Yellow’s stock lost 82% of its value between the time of that loan and Thursday close after reports of the bankruptcy plans, closing at only 57 cents a share. It bumped up 14 cents a share on Friday, but still remained a so-called penny stock.

The company had received that loan during the pandemic, despite the fact that at the time it was facing charges of defrauding the government by overbilling on shipments of items for the US military. The company eventually settled the dispute without admitting wrongdoing but was forced to pay a $6.85 million fine.

Yellow handles pallet-sized shipments of freight, moving shipments from numerous customers in the same truck, a segment of the trucking industry known as less-than-truckload, or LTL. The company had been claiming as recently as June that it was the nation’s third largest LTL carrier.

But the company handled only about 7% of the nation’s 720,000 daily LTL shipments last year, said Jindel. He said there is about 8% to 10% excess capacity in the LTL sector right now, so the closure of Yellow shouldn’t cause a significant disruption in supply chains. But he said it will cause higher rates for shippers who depend on LTL carriers, since it was the excess capacity that sent prices lower.

Higher prices will hit Yellow customers, Jindel said.

“The reason they were using Yellow was because they were cheap,” he said. “They’re finding out that price was below the cost of supporting a good operation.”

While the US economy has remained strong, spending by consumers has been shifting in recent years from the goods they were buying in 2020 and early 2021 when they were still stuck close to home due to the pandemic, to services, such as plane tickets and other experiences that don’t need to move by truck. Nightingale said industrywide LTL shipments fell 17% between 2021 and 2022, and another 5% in the first quarter compared to the first quarter a year earlier.

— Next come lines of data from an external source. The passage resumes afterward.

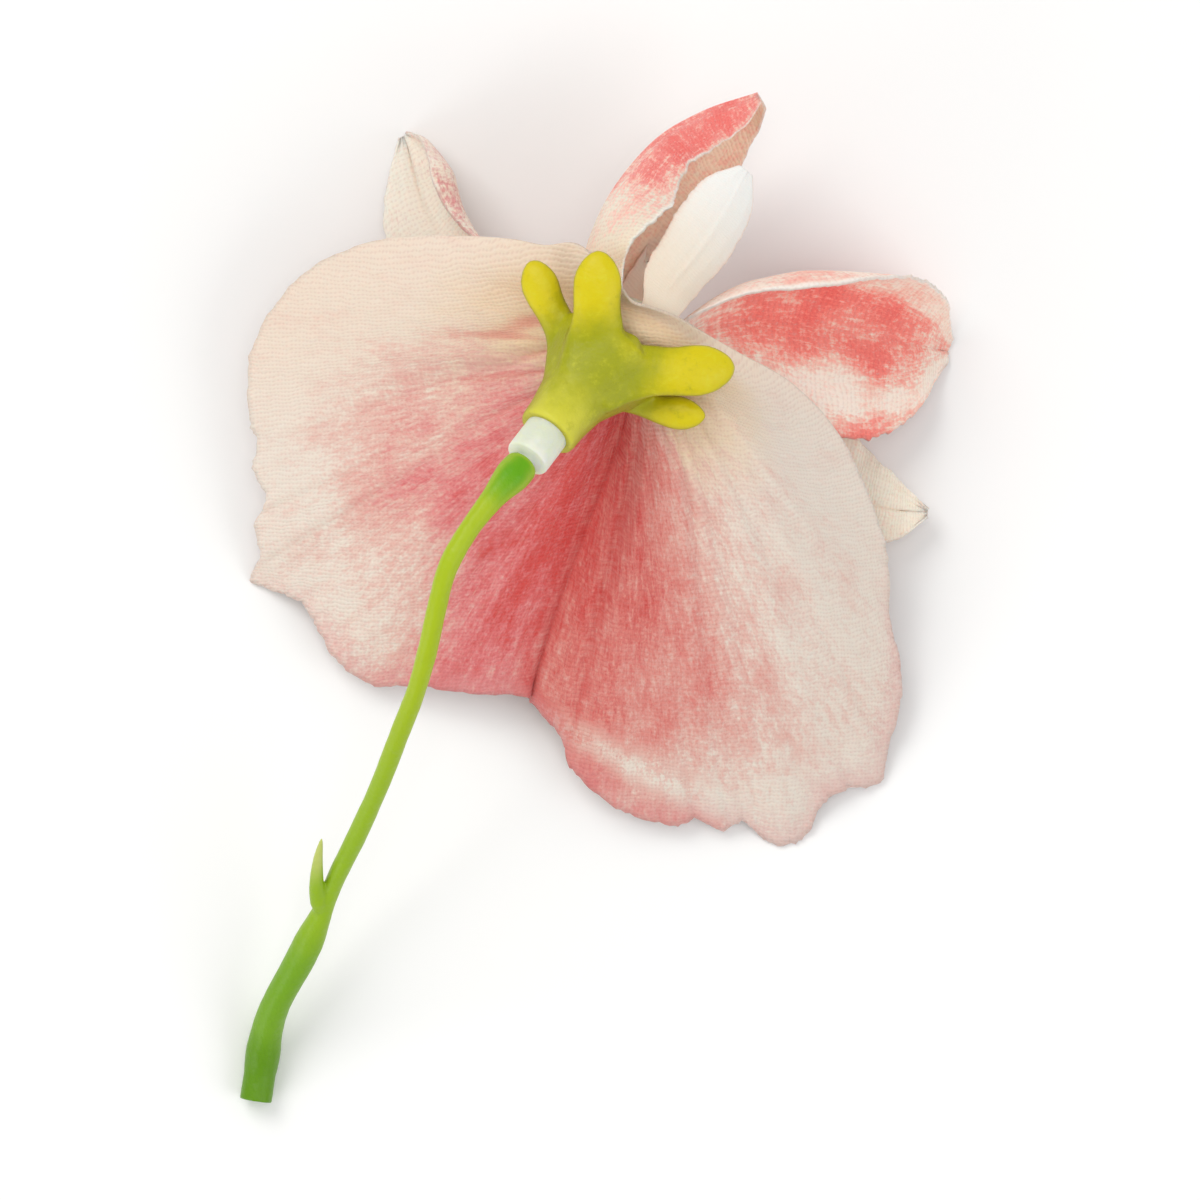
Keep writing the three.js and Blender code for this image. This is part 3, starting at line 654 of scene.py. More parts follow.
# %% The lobes
WINGS_HUB, WINGS_LEAN = 1.41, math.radians(40)
KEEL_HUB, KEEL_LEAN = 2.52, math.radians(56)
wing_lobes = [
    dict(ring=198, arc=22, facing=[-0.1, 0.3, 1], kind=1,
         path=[[-5, 4.6, 16.6], [-12, 7, 10], [-17, 12.1, 4.6], [-19.5, 19.8, 0.3]],
         left=[[0, 1.5], [0.25, 4.4], [0.5, 6.8], [0.75, 5.2], [0.93, 2.2], [1, 0.5]],
         right=[[0, 1.5], [0.25, 2.2], [0.5, 4], [0.65, 7], [0.78, 9.2], [0.93, 5.2], [1, 0.8]],
         left_roll=[[0, 0], [0.33, -0.35], [0.65, -0.7], [1, -0.7]],
         right_roll=[[0, 0], [0.25, 0.9], [0.5, 2.2], [0.65, 2.6], [0.8, 2.6], [1, 2.3]]),
    dict(ring=134, arc=20, facing=[0.8, -0.5, 0], kind=2,
         path=[[-2.8, 6.5, 22.6], [-0.5, 13, 19.6], [3.8, 18.4, 17.8], [8.4, 21.3, 17.4], [13.4, 23, 18]],
         left=[[0, 1.5], [0.15, 5.2], [0.25, 7.6], [0.35, 8.5], [0.5, 7.5], [0.65, 5.5], [0.8, 4.6],
               [0.92, 3.2], [1, 0.6]],
         right=[[0, 1.5], [0.12, 3.4], [0.25, 7], [0.5, 10.4], [0.75, 10.4], [0.92, 6.4], [1, 2.6]],
         left_roll=[[0, 0], [0.25, 0.8], [0.5, 1.6], [1, 1.6]],
         right_roll=[[0, 0], [0.12, 0.6], [0.25, 1.35], [0.5, 1.8], [0.8, 1.8], [1, 1.2]]),
    dict(ring=8, arc=24, facing=[0.1, 0.1, 1], kind=3,
         path=[[8, 1.4, 19], [15, 2.2, 12.8], [22, 1.5, 7.4], [28, 0.4, 2.8], [31.2, -0.3, 0.3]],
         left=[[0, 1.5], [0.2, 6], [0.3, 8.6], [0.4, 10.4], [0.5, 10.2], [0.6, 9.2], [0.73, 7.2],
               [0.87, 4.6], [1, 1.4]],
         right=[[0, 1.5], [0.25, 5.6], [0.5, 10], [0.62, 10.2], [0.74, 8.4], [0.87, 4.6], [1, 1.2]],
         left_roll=[[0, 0.4], [0.2, 2], [0.3, 2.5], [0.4, 2.5], [0.5, 2.2], [0.6, 1.85], [0.73, 1.35],
                    [0.87, 1], [1, 0.8]],
         right_roll=[[0, 0], [0.33, 0.15], [0.65, 0.3], [1, 0.3]]),
    dict(ring=-52, arc=26, facing=[0, 0, 1], kind=4,
         path=[[6, -4.4, 15.6], [13, -9, 8.6], [20.6, -13.4, 5], [25.4, -14.9, 4], [29.2, -15.3, 3.2]],
         left=[[0, 1.5], [0.25, 4.6], [0.5, 6], [0.75, 4], [0.92, 1.8], [1, 0.4]],
         right=[[0, 1.5], [0.25, 4.6], [0.5, 6], [0.75, 4], [0.92, 1.8], [1, 0.4]],
         left_roll=[[0, 0], [0.25, -0.2], [0.5, -0.4], [1, -0.4]],
         right_roll=[[0, 0], [0.25, 0.25], [0.5, 0.5], [1, 0.5]]),
]


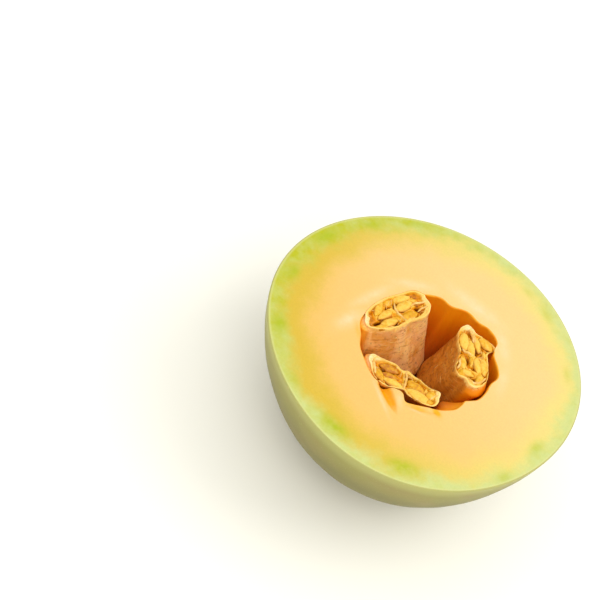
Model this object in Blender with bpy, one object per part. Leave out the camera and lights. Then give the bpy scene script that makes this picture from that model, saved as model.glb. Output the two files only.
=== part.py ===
"""Half of an orange-fleshed honeydew melon, cut across the middle, with its seeds still in.

It rests on a small flat spot on its rind with the cut face up and level. The origin lies on that spot, at
the middle of the half's overall size. +Z is up, and the lengths are in metres. The half is one solid with
an open seed cavity. Three seed bundles stand in the cavity, each a fibrous sheath packed with seeds. They
lean together towards the cavity's foot, and the knife has cut all of them level.
"""

import math

import bmesh
import bpy
from mathutils import Euler, Matrix, Vector

MM = 0.001

# The melon: the whole fruit is a slightly long ball, cut a little off its middle.
FACE_RADIUS = 75 * MM
MELON_HALF_LENGTH = 83 * MM
CUT_OFFSET = 10 * MM
REST_RADIUS = 10 * MM
RIND_SEGMENTS = 80
RIND_RINGS = 40

# The lobes of the rind's outline, each as (waves round it, height, where a crest lies in degrees). They
# make it uneven, so the melon's own axis stands this far off the origin. Plans below are measured from it.
RIND_LOBES = ((3, 0.8 * MM, 43), (4, 0.3 * MM, 8))
AXIS = (0.5 * MM, 0.6 * MM)

# The seed cavity, an upright egg that the knife opens at its widest. Its outline at the cut is in mm.
CAVITY_DEPTH = 45 * MM
CAVITY_SEGMENTS = 96
CAVITY_RINGS = 27
CAVITY_OUTLINE = (
    (34.8, 2.5), (32.8, 10.0), (28.0, 16.5), (26.5, 24.0), (20.5, 28.3), (14.5, 28.6), (8.5, 30.6),
    (0.3, 28.2), (-5.5, 29.2), (-12.5, 26.3), (-18.0, 24.8), (-23.3, 17.6), (-28.5, 9.0), (-30.8, 1.0),
    (-30.6, -8.0), (-27.0, -15.0), (-24.5, -20.8), (-19.3, -26.3), (-12.5, -32.0), (-6.0, -32.9),
    (-0.3, -31.5), (5.5, -34.0), (12.5, -31.8), (18.5, -28.9), (24.3, -24.0), (26.9, -17.5), (32.2, -11.0),
)

# The sheaths and the pits that hold the seeds.
WALL_GAP = 0.5 * MM
KNIFE_GAP = 0.3 * MM
SHEATH_WALL = 1.4 * MM
PIT_DEPTH = 1.7 * MM
PIT_TAPER = 0.5 * MM
PIT_SHARES = (0.2, 0.45, 0.7, 0.9, 1.0)
BUNDLE_SEGMENTS = 44
BUNDLE_RINGS = 11
BUNDLE_FOOT = 38 * MM

# Below this share of its height a bundle rounds off, down to the end's share of its section.
ROUND_FROM = 0.72
ROUND_END = 0.4

# The bundles press on each other along three upright planes, which meet at this point of the plan.
MEETING_POINT = (2.8, -5.0)
PRESS_GAP = 0.3 * MM

# A melon seed: flat, blunt at one end and pointed at the other.
SEED_THICKNESS = 3.0 * MM
SEED_SEGMENTS = 10
SEED_RINGS = 6
SEED_POINT = 0.35
SEED_SINK = 1.75 * MM

# Each bundle, in mm and degrees: the directions of the two planes beside it, from the first round to the
# second; the middle, half sizes and direction of its foot; its outline at the cut; and its seeds, each as
# the middle, the direction of its point, its length, its width and how far it leans over.
BUNDLES = {
    "seed_bundle_left": {
        "planes": (90, 208),
        "foot": ((-4.5, 10.5), (13.0, 11.5), 70),
        "outline": (
            (-11.8, 24.7), (-8.2, 22.6), (-7.4, 18.0), (-9.6, 12.0), (-12.4, 7.0), (-14.5, 2.0),
            (-17.0, -2.3), (-19.8, -5.8), (-23.5, -8.6), (-27.5, -9.6), (-29.8, -7.6), (-30.2, 1.0),
            (-27.9, 8.8), (-22.8, 17.0), (-17.4, 24.2),
        ),
        "seeds": (
            (-26.2, 4.5, 97, 10.0, 4.0, 11), (-23.0, 3.0, 250, 9.5, 4.4, 9), (-19.0, 0.8, 60, 9.5, 4.6, -9),
            (-18.4, 13.0, 242, 10.0, 5.0, 6), (-13.4, 10.8, 65, 9.5, 4.8, -9), (-20.4, 16.4, 52, 9.0, 4.0, 11),
        ),
    },
    "seed_bundle_right": {
        "planes": (332, 90),
        "foot": ((10.2, 8.5), (13.0, 9.0), 117),
        "outline": (
            (12.8, 25.2), (9.9, 22.3), (9.6, 17.5), (10.9, 12.0), (13.5, 7.5), (15.4, 2.0), (17.2, -3.2),
            (21.5, -5.0), (26.5, -6.7), (30.5, -4.8), (31.2, 0.0), (30.2, 6.0), (27.8, 12.0), (27.0, 16.0),
            (27.3, 20.0), (23.5, 22.6), (17.5, 23.2),
        ),
        "seeds": (
            (13.8, 14.3, 298, 10.0, 4.8, 9), (18.0, 12.8, 118, 10.5, 4.0, -9), (19.4, 17.2, 305, 9.0, 3.8, 9),
            (23.2, 19.5, 340, 9.0, 4.6, 4), (23.8, 6.3, 118, 9.5, 4.2, 9), (27.3, 7.2, 295, 10.0, 4.4, -6),
            (17.6, 2.6, 113, 9.0, 4.2, -9), (22.4, -1.2, 12, 8.0, 4.2, 0), (28.1, -1.2, 280, 9.0, 3.8, 9),
        ),
    },
    "seed_bundle_near": {
        "planes": (208, 332),
        "foot": ((1.0, -12.0), (10.0, 5.0), 0),
        "outline": (
            (-20.0, -22.5), (-17.5, -20.0), (-12.5, -19.8), (-7.0, -18.4), (-0.5, -18.3), (5.0, -20.0),
            (11.0, -20.2), (15.8, -19.6), (17.7, -23.5), (16.3, -28.3), (11.0, -30.3), (5.0, -30.2),
            (0.8, -28.6), (-3.0, -31.0), (-8.0, -31.8), (-13.5, -29.3), (-18.3, -26.0),
        ),
        "seeds": (
            (-5.8, -28.4, 8, 11.0, 4.4, -9), (-8.2, -22.4, 192, 9.5, 4.2, 9), (7.6, -27.4, 177, 11.0, 4.4, -6),
            (5.8, -23.6, -6, 9.5, 4.4, 9), (13.0, -24.2, 85, 7.0, 4.5, 0),
        ),
    },
}

RIND_GREEN = (0.62, 0.68, 0.32)
FLESH_ORANGE = (1.0, 0.66, 0.23)
PULP_ORANGE = (0.78, 0.25, 0.02)
SHEATH_TAN = (0.68, 0.34, 0.14)
SEED_CREAM = (0.93, 0.62, 0.16)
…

He said that while Yellow could be profitable when demand for trucking was strong, it couldn’t get by in the face of the slowdown in freight, and the drop in trucking rates that went with it. Shippers worried about Yellow’s future started shifting to other carriers, as its shipments fell 13% in the first quarter compared a year earlier.

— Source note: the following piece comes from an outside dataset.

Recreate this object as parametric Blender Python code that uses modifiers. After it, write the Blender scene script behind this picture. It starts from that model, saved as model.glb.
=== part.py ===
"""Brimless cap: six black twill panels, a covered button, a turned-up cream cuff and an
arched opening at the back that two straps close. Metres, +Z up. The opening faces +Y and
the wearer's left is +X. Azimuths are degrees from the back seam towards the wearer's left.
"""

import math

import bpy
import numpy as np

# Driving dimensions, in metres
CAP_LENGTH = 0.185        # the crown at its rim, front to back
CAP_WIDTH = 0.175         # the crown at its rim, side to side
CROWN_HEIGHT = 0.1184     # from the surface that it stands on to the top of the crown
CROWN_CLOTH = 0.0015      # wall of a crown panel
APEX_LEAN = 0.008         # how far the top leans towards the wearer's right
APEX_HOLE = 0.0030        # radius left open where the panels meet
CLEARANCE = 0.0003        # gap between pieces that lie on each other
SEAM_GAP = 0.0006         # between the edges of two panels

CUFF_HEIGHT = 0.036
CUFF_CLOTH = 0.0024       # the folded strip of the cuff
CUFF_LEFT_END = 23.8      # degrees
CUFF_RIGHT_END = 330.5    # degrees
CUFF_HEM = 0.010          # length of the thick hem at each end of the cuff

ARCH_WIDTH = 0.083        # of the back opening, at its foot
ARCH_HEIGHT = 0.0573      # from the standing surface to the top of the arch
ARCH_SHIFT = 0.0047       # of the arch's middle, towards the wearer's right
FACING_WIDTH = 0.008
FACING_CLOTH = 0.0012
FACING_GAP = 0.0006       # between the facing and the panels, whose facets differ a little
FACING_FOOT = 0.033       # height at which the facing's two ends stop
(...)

“It’s what Warren Buffett says, when the tide goes out you discover who’s been swimming naked,” Nightingale said.

End of an era in trucking

When the trucking industry was deregulated nearly 40 years ago, the segment of the industry that handled full trailers of cargo, known as truckload, soon was dominated by non-union trucking companies. The only thing low-cost competitors needed to enter that segment of the industry was a truck.

But the LTL segment requires a network of terminals to sort incoming and outgoing freight. That limited, but did not prevent, the entry of low-cost competitors. So unionized carriers such as Yellow continued to be major players, even as non-union rivals grew.

Eventually non-union carriers came to dominate the LTL segment as well. By early in this century, many of the remaining unionized LTL carriers, including Yellow and rivals such as Roadway Express, New Penn and Holland, merged to survive.

Yellow, Roadway and a third company known as CF or Consolidated Freightways had once been known as the Big Three of the trucking industry. CF went out of business in 2002. And with Yellow Corp. closing, the final two parts of the Big Three are now out of business as well.